• **Description of the task**: Output exactly, and only, the lines from the line containing "const part = new THREE.Group();" through the line containing "bpy.context.scene.collection.objects.link(empty)", both included.

• **Data extract**:

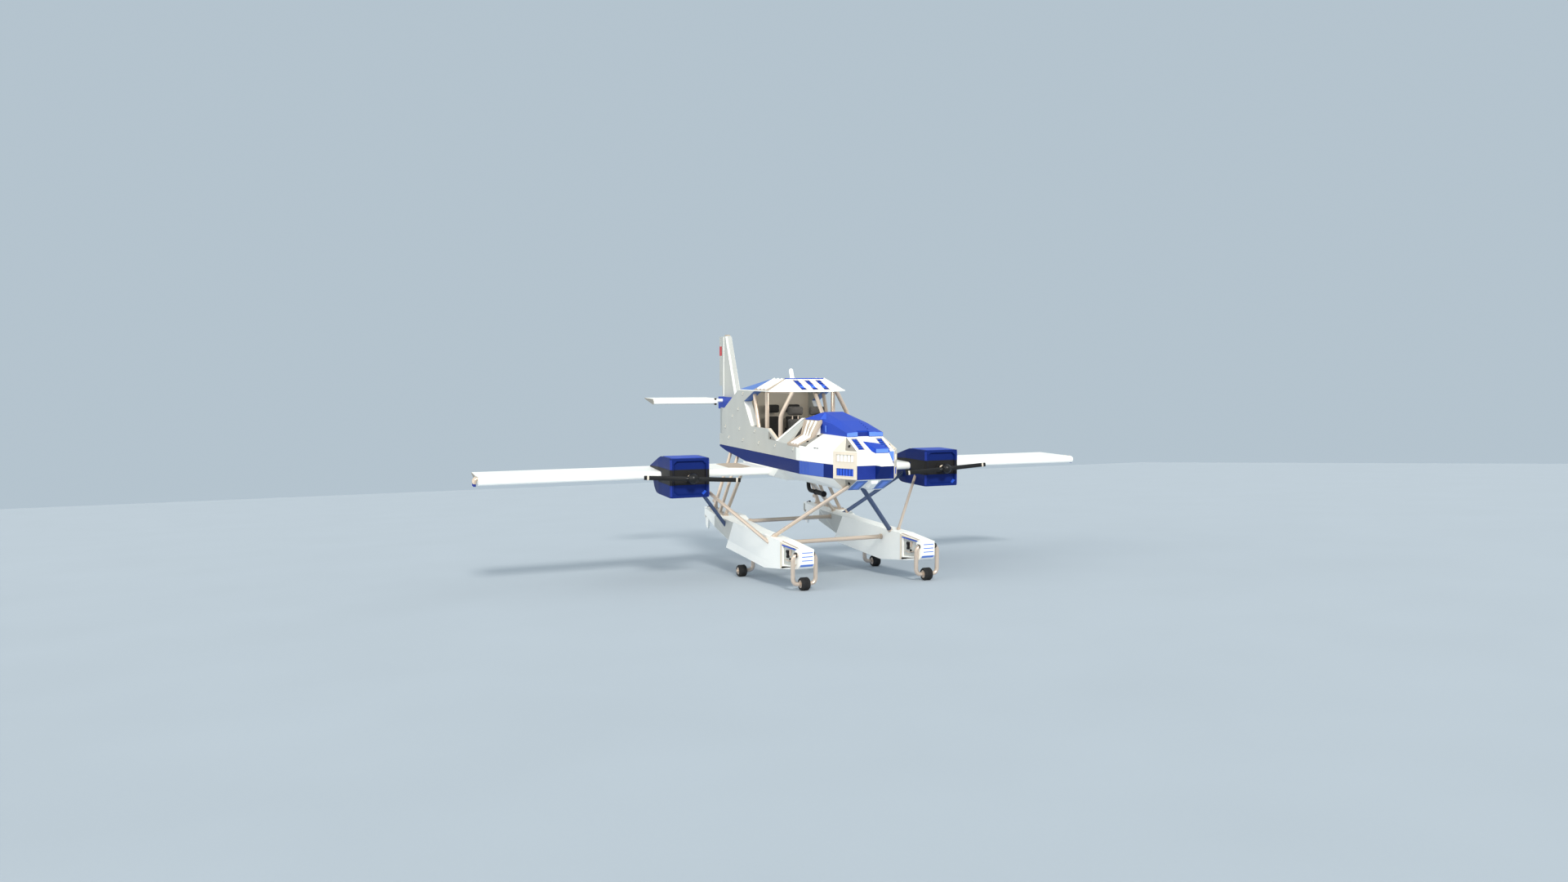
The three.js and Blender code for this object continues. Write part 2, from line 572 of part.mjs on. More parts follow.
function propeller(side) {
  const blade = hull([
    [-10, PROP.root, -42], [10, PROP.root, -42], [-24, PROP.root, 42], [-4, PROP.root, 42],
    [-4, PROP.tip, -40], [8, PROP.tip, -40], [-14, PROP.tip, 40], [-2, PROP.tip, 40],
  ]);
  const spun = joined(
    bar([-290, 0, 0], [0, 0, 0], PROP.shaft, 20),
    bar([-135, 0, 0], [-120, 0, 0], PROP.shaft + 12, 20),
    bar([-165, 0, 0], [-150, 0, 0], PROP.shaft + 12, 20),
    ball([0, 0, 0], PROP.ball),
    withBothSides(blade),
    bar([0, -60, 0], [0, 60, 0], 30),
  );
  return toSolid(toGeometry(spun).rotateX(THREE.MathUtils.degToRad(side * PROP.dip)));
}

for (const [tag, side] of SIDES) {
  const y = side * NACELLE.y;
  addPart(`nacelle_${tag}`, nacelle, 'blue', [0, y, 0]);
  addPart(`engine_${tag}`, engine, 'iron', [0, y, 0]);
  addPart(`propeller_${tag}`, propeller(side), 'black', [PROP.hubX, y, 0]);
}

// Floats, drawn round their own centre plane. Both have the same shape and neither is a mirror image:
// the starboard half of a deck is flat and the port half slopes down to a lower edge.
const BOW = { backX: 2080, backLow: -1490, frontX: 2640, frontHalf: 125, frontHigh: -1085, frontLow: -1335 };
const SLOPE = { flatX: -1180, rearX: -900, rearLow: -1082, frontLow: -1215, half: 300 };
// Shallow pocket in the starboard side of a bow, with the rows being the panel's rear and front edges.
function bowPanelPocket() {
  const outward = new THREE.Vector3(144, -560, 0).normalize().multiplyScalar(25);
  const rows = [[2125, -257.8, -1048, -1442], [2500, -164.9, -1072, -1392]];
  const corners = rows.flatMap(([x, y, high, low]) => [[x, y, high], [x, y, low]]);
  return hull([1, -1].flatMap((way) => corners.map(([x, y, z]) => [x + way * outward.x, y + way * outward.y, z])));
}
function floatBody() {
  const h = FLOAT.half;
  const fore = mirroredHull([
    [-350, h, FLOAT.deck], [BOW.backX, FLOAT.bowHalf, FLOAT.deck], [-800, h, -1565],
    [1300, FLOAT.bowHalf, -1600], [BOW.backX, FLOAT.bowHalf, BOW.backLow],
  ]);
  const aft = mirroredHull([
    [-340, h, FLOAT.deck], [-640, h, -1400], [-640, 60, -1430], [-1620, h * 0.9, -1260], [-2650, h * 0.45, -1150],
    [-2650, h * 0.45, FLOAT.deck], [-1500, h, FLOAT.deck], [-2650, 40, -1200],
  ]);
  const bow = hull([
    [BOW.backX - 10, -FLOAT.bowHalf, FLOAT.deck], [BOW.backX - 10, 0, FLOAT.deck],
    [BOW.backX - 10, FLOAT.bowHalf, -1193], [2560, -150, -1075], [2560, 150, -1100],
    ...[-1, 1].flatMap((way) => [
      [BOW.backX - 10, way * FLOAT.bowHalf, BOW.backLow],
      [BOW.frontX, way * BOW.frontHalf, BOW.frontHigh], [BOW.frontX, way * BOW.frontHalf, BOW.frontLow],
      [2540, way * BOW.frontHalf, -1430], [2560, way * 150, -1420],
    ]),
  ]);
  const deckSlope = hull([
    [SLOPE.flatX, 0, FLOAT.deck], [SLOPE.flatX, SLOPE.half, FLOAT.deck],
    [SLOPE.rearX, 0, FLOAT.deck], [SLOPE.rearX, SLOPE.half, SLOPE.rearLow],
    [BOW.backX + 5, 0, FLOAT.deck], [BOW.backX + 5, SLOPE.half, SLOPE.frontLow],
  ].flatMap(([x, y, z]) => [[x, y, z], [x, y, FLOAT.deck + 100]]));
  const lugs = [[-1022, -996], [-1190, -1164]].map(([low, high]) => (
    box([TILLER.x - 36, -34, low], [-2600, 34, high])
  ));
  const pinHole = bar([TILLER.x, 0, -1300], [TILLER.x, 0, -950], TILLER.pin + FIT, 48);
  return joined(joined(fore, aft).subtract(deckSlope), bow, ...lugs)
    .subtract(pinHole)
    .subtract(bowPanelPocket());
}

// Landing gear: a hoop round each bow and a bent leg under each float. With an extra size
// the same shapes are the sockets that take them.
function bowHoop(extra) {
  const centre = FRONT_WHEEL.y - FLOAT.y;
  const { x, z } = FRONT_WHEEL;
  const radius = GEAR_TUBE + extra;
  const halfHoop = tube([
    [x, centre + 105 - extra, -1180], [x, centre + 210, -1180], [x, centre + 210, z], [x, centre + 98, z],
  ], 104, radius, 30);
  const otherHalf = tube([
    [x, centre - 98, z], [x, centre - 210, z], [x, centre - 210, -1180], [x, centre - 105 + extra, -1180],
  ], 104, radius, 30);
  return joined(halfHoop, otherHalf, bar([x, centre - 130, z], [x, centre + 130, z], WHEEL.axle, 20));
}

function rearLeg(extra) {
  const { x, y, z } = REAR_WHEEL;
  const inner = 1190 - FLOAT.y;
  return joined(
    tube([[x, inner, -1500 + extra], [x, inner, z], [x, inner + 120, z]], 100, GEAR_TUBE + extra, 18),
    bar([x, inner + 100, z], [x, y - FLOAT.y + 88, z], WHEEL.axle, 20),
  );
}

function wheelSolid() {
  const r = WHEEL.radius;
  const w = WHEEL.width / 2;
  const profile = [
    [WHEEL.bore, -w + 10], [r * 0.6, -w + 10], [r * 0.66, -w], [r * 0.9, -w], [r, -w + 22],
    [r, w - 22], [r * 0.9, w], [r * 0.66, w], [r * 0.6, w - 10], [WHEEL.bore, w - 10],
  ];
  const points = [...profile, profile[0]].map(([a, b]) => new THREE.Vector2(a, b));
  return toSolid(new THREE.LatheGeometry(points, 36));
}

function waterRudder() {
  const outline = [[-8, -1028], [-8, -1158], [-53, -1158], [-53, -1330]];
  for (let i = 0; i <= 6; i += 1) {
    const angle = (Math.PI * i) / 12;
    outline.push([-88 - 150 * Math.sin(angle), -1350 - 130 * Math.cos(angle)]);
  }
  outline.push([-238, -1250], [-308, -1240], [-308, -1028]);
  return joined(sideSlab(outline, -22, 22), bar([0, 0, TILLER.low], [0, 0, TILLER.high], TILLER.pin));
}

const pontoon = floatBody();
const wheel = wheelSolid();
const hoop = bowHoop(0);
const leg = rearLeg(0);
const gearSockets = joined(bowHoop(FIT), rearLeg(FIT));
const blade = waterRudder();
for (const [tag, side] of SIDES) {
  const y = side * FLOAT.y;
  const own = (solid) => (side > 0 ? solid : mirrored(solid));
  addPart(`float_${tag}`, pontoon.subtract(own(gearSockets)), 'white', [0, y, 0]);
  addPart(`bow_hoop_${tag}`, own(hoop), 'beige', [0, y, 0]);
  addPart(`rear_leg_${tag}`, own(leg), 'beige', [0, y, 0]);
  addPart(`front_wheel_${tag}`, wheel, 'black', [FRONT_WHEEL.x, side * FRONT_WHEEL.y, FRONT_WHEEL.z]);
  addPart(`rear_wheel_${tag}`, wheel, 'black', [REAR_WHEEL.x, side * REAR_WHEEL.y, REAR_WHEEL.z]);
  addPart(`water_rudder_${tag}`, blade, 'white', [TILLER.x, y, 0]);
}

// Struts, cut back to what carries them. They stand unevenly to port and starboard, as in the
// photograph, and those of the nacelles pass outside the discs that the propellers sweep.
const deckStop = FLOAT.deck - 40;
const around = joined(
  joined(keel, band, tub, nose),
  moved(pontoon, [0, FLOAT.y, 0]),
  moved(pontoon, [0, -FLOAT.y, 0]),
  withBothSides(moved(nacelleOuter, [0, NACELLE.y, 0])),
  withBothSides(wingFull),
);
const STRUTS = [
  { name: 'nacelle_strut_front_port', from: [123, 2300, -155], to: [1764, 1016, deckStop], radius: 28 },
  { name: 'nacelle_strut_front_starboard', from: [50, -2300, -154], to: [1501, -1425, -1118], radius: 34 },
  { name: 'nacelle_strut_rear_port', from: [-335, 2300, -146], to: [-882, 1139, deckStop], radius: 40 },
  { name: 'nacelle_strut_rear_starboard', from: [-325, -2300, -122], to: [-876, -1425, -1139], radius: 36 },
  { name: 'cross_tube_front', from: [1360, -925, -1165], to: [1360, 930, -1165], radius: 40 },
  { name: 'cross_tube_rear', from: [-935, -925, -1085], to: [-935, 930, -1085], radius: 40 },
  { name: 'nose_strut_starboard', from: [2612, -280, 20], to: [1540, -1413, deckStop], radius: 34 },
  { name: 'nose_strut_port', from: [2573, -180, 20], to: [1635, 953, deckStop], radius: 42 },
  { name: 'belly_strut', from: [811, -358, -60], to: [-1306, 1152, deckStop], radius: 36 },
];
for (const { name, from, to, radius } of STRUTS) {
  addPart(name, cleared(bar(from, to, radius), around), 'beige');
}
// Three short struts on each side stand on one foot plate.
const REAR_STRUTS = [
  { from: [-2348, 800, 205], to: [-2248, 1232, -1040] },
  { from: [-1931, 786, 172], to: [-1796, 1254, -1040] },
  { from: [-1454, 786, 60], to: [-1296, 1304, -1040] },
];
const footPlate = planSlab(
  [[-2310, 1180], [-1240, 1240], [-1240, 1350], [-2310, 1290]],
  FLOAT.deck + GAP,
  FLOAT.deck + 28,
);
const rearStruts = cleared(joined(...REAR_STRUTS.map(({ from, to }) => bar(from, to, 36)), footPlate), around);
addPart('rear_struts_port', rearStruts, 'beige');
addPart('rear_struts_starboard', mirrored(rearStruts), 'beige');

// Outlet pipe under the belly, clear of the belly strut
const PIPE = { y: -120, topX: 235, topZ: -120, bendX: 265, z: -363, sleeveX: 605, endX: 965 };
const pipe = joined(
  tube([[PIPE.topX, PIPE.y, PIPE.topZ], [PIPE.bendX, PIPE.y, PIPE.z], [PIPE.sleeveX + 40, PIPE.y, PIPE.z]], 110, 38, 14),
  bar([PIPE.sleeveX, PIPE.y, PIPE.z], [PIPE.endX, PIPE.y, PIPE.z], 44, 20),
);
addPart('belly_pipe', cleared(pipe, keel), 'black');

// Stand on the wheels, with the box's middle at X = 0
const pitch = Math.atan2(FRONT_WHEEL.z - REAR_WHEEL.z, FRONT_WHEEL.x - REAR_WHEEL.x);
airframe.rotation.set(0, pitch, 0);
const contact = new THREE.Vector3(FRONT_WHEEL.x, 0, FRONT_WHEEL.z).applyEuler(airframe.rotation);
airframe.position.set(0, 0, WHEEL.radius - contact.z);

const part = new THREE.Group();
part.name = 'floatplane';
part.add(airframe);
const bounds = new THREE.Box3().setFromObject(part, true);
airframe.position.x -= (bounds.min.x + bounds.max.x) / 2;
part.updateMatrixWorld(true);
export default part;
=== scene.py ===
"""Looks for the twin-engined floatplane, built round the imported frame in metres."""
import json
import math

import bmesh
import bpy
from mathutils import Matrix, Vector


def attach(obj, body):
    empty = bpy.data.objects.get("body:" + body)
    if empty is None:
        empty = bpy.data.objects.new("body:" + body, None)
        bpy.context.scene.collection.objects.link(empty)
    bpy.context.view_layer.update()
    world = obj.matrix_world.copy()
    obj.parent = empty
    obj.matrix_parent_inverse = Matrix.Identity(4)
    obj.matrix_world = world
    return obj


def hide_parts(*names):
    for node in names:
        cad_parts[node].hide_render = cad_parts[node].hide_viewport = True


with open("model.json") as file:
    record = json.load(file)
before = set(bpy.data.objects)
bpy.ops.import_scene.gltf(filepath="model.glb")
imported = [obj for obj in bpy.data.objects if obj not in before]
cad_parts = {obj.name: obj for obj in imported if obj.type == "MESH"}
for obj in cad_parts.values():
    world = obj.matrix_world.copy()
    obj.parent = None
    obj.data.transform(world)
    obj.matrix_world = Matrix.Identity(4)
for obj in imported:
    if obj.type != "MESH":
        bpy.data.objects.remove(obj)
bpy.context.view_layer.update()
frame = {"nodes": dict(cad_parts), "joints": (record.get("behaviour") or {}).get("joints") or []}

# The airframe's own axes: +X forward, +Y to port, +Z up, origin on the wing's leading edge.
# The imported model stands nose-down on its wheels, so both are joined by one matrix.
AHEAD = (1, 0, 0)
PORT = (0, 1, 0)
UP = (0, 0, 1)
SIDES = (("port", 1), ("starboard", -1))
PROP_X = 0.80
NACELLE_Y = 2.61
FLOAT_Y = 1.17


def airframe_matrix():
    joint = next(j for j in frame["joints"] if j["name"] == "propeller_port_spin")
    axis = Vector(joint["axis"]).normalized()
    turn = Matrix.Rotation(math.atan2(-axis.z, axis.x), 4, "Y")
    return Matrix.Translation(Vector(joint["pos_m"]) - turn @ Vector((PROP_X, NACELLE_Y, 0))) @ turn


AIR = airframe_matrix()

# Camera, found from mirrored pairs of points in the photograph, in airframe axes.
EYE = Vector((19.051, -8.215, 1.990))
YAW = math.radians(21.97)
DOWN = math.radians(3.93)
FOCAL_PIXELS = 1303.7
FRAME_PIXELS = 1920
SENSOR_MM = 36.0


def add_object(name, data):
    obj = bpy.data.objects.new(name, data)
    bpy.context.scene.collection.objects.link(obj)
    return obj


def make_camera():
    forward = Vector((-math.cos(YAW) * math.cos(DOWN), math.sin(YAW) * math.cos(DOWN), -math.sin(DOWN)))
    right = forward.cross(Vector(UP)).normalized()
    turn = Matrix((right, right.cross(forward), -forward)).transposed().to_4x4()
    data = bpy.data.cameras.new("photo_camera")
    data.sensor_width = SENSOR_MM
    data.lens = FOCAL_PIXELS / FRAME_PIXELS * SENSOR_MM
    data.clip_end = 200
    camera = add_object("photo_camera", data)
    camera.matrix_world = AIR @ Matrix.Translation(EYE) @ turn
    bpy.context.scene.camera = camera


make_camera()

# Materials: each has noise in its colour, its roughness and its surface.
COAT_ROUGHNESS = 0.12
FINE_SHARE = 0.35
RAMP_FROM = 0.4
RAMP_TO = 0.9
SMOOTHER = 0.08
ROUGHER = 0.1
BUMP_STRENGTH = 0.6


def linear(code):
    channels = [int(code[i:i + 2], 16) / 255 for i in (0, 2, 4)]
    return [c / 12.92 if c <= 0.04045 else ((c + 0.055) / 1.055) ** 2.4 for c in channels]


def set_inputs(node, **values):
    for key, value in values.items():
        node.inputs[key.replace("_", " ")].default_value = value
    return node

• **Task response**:
const part = new THREE.Group();
part.name = 'floatplane';
part.add(airframe);
const bounds = new THREE.Box3().setFromObject(part, true);
airframe.position.x -= (bounds.min.x + bounds.max.x) / 2;
part.updateMatrixWorld(true);
export default part;
=== scene.py ===
"""Looks for the twin-engined floatplane, built round the imported frame in metres."""
import json
import math

import bmesh
import bpy
from mathutils import Matrix, Vector


def attach(obj, body):
    empty = bpy.data.objects.get("body:" + body)
    if empty is None:
        empty = bpy.data.objects.new("body:" + body, None)
        bpy.context.scene.collection.objects.link(empty)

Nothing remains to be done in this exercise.